There are two individuals on Baylor’s campus who have given years of time and blood, sweat and tears to the work of diversity and equity: Dr. Lori Baker and Dr. Elizabeth Palacios. Both will be sorely missed in their roles as Dr. Baker moves back to the faculty and as Dr. Palacios retires. They set paradigms in the Provost’s Office and Student Life, respectively, that substantively and materially supported students, faculty and staff across the University. They are two of the giants upon whose shoulders those who are committed to diversity and equity at Baylor stand.

Lastly, I am elated at Provost Brickhouse’s recent hire of Stephen B. Reid, Ph.D., as Vice Provost for Faculty Diversity and Belonging. I am especially eager to partner with him in the work of shaping Baylor into a comprehensively just and welcoming institution.

Work on Baylor’s policies, processes and practices is far-reaching and important, but it has little meaning without faithful people to follow through. These individuals are but a portion of the riches that the Baylor team is blessed to have.

Continuous Improvement

Baylor University continues to implement a variety of initiatives designed to create a more equitable and compassionate campus. It’s a demonstration of the University’s commitment to making continuous improvements in all areas of Baylor’s operations and institutional programming as we bring a Christian voice to the table among the nation’s leading universities as a preeminent Christian research university.

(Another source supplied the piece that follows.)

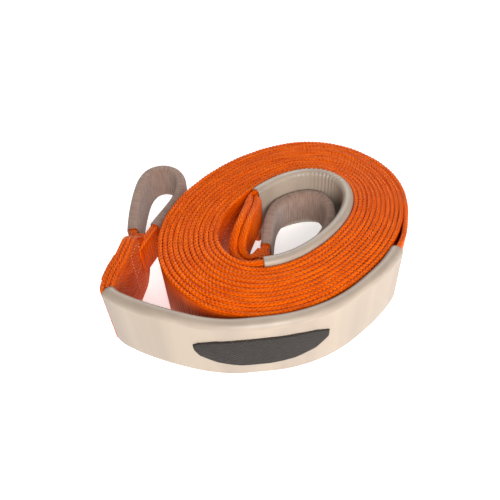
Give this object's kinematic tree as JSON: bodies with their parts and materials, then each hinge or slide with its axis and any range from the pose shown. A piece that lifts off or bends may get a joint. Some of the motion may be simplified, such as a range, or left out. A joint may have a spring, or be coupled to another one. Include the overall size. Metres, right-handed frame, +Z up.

  • On May 10, Baylor hosted the Cultural Connections Celebration at Truett Seminary to celebrate the notable efforts of many faculty, staff and students who championed diversity at Baylor. Sponsored by the Campus Diversity Committee, the event recognized the accomplishments of Geoffrey Griggs and his involvement with Males Inspiring Success Through Education and Relationship (MISTER), as well as Dr. Dominque Hill and his work with the Black Faculty and Staff Association, Staff Council and the Commission on Historic Campus Representations.

  • In May, the Baylor Board of Regents approved the outline of a plan that will address many of the priorities identified by the Commission on Historic Campus Representations last year — recommendations designed to more fully tell the history of the University and its early leaders while also telling parts of Baylor’s history that were previously untold. The bulk of the plan addresses Founders Mall and Burleson Quadrangle. A few highlights:
    • An area will be added on Founders Mall recognizing the unknown enslaved people who are connected to Baylor’s founding and original campus. This space will be designed as a place of reflection, with water and light features.
    • Burleson Quadrangle will be renamed simply “The Quadrangle” (a name already widely used on campus), and the Rufus Burleson Monument will be moved to a less prominent location nearby (between Georgia Burleson Hall and Draper).
    • A series of enhancements to the Quad are aimed at making it a more usable and accessible gathering space for students: a larger event plaza in the center, terraced seating along Fifth Street, tables and chairs under the live oaks, better Wi-Fi coverage and a more accessible, connected entry from Fifth Street.
    • In addition to the previously announced statues of Robert Gilbert and Barbara Walker (Baylor’s first Black graduates), Speight Avenue will be turned into a pedestrian plaza from Fifth to Eighth Street, similar to the stretch of Fifth Street in front of the Bill Daniel Student Center (SUB) and Quadrangle.
  • During the national commemoration of Juneteenth, Baylor faculty and staff joined in partnerships within the community and shared in events that highlighted the meaning of freedom and the struggle to become a more perfect union. Events ranged from hosting the Mr. and Miss Juneteenth Scholarship Pageant at Waco Hall and participating in the annual Juneteenth parade in Waco, hosted by the Cen-Tex African American Chamber of Commerce, to sharing stories about the history of Juneteenth and memories captured in Baylor’s oral history archive and engaging partners from across campus to participate in the Juneteenth Family Fun Day at Brazos Park East.